Start Dataset records

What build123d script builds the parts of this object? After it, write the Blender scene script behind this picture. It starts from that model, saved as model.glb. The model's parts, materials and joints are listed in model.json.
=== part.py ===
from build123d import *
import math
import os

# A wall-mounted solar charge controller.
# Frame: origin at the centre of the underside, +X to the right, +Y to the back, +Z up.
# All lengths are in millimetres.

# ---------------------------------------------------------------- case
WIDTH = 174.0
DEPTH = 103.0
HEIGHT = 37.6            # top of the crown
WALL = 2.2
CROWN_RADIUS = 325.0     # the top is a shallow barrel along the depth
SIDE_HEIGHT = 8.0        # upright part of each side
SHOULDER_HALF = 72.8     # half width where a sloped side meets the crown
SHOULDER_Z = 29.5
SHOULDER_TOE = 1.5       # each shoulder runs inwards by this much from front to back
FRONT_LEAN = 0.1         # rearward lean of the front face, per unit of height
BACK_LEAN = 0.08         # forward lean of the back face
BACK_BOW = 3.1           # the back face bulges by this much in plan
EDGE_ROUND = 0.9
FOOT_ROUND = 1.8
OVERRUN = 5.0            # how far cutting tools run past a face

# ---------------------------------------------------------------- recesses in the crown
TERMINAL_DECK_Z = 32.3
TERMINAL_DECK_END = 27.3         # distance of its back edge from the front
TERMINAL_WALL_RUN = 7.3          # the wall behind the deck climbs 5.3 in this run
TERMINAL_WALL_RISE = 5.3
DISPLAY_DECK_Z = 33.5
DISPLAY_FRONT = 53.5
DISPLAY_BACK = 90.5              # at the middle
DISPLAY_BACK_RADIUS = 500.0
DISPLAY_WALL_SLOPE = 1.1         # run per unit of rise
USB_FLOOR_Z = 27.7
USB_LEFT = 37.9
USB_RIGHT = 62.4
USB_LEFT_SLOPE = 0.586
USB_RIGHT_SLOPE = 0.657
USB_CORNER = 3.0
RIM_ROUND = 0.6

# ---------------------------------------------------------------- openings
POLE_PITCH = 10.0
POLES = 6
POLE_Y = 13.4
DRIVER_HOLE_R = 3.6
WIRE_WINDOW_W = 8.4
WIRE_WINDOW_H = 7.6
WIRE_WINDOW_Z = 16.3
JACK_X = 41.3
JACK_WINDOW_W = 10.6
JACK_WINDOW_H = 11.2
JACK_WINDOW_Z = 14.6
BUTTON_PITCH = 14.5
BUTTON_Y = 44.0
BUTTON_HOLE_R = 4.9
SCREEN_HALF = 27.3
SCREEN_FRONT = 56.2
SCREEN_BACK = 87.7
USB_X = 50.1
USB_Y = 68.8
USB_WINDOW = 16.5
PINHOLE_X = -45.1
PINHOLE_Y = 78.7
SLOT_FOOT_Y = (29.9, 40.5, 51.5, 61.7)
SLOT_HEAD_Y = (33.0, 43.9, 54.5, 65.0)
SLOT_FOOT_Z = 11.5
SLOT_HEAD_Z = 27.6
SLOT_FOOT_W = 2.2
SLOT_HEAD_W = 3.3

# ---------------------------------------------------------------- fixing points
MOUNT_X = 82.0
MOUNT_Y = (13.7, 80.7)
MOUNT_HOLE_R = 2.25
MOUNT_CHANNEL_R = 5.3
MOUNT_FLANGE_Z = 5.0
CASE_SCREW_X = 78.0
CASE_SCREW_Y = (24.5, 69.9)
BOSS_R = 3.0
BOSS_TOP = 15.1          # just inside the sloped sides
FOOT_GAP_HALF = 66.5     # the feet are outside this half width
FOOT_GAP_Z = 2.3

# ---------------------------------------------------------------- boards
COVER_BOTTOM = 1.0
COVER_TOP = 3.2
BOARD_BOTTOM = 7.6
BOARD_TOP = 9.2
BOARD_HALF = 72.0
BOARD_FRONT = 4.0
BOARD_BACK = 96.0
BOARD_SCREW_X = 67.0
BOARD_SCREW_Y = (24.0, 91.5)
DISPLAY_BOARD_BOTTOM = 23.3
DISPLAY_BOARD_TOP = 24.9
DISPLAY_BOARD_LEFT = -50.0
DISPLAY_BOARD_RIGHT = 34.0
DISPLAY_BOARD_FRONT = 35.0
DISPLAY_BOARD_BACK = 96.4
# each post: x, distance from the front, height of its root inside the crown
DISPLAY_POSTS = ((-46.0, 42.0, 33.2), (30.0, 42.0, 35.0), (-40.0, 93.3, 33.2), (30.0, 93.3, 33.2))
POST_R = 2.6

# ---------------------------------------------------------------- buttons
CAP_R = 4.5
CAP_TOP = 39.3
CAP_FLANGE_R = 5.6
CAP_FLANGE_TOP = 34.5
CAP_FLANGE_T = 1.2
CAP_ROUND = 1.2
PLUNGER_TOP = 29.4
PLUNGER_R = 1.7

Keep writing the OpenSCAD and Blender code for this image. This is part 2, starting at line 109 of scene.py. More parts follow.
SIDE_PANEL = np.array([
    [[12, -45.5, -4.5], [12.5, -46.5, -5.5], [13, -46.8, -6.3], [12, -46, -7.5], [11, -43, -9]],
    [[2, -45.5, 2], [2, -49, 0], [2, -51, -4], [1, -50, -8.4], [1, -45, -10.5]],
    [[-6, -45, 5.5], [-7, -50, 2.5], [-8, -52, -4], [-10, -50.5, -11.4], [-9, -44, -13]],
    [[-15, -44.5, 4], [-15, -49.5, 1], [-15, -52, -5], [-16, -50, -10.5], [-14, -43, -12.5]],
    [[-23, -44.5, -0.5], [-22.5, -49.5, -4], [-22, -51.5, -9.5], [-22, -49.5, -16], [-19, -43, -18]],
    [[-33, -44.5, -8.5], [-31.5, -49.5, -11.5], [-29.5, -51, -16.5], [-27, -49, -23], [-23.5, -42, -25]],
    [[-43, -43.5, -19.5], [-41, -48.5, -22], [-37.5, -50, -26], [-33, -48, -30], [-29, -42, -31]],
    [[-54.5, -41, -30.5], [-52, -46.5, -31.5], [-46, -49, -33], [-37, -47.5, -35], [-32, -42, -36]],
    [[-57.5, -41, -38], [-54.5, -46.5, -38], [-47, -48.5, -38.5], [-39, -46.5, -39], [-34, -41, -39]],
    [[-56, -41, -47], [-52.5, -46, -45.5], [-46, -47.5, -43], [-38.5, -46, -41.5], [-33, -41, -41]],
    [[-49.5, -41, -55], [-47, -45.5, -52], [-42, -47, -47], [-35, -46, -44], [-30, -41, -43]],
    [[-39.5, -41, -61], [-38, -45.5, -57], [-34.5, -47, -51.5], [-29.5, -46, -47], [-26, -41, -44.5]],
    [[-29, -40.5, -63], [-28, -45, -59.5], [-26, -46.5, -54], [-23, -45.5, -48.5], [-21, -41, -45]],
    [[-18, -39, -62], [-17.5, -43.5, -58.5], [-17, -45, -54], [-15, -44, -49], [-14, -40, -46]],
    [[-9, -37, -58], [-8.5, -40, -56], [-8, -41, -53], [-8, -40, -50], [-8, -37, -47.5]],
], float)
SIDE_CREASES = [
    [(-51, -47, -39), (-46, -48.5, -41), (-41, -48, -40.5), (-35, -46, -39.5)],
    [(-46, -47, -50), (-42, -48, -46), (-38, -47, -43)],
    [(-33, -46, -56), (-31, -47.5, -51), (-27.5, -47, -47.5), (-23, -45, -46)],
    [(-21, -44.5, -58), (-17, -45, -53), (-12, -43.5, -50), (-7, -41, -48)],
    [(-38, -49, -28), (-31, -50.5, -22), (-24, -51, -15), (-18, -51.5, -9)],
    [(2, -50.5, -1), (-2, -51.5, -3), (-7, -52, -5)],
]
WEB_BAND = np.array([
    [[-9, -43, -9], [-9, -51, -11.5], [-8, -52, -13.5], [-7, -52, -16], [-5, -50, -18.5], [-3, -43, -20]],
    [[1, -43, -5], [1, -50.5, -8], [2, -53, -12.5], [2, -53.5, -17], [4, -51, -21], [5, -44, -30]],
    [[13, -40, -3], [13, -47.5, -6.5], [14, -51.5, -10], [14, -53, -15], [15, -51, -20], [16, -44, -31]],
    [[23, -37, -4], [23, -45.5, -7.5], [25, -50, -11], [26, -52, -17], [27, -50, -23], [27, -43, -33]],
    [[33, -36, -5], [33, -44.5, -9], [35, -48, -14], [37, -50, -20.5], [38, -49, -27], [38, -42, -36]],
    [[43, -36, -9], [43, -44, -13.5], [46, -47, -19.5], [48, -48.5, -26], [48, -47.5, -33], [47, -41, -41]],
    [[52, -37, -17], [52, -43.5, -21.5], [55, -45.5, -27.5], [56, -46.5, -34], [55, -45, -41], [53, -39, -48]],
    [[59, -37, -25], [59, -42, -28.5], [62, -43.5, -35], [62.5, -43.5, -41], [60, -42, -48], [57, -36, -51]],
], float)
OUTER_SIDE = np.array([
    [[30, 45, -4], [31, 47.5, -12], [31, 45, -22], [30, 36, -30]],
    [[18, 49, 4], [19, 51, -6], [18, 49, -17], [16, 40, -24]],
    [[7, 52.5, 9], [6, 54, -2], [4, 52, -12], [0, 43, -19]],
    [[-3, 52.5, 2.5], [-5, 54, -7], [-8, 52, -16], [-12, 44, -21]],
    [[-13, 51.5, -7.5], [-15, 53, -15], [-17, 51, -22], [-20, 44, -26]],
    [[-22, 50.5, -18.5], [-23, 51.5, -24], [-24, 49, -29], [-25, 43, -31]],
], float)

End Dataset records

Repeat, word for word, the lines from the opening of the material through the line containing "RIM_ROUND = 0.6".

■ Full answer
What build123d script builds the parts of this object? After it, write the Blender scene script behind this picture. It starts from that model, saved as model.glb. The model's parts, materials and joints are listed in model.json.
=== part.py ===
from build123d import *
import math
import os

# A wall-mounted solar charge controller.
# Frame: origin at the centre of the underside, +X to the right, +Y to the back, +Z up.
# All lengths are in millimetres.

# ---------------------------------------------------------------- case
WIDTH = 174.0
DEPTH = 103.0
HEIGHT = 37.6            # top of the crown
WALL = 2.2
CROWN_RADIUS = 325.0     # the top is a shallow barrel along the depth
SIDE_HEIGHT = 8.0        # upright part of each side
SHOULDER_HALF = 72.8     # half width where a sloped side meets the crown
SHOULDER_Z = 29.5
SHOULDER_TOE = 1.5       # each shoulder runs inwards by this much from front to back
FRONT_LEAN = 0.1         # rearward lean of the front face, per unit of height
BACK_LEAN = 0.08         # forward lean of the back face
BACK_BOW = 3.1           # the back face bulges by this much in plan
EDGE_ROUND = 0.9
FOOT_ROUND = 1.8
OVERRUN = 5.0            # how far cutting tools run past a face

# ---------------------------------------------------------------- recesses in the crown
TERMINAL_DECK_Z = 32.3
TERMINAL_DECK_END = 27.3         # distance of its back edge from the front
TERMINAL_WALL_RUN = 7.3          # the wall behind the deck climbs 5.3 in this run
TERMINAL_WALL_RISE = 5.3
DISPLAY_DECK_Z = 33.5
DISPLAY_FRONT = 53.5
DISPLAY_BACK = 90.5              # at the middle
DISPLAY_BACK_RADIUS = 500.0
DISPLAY_WALL_SLOPE = 1.1         # run per unit of rise
USB_FLOOR_Z = 27.7
USB_LEFT = 37.9
USB_RIGHT = 62.4
USB_LEFT_SLOPE = 0.586
USB_RIGHT_SLOPE = 0.657
USB_CORNER = 3.0
RIM_ROUND = 0.6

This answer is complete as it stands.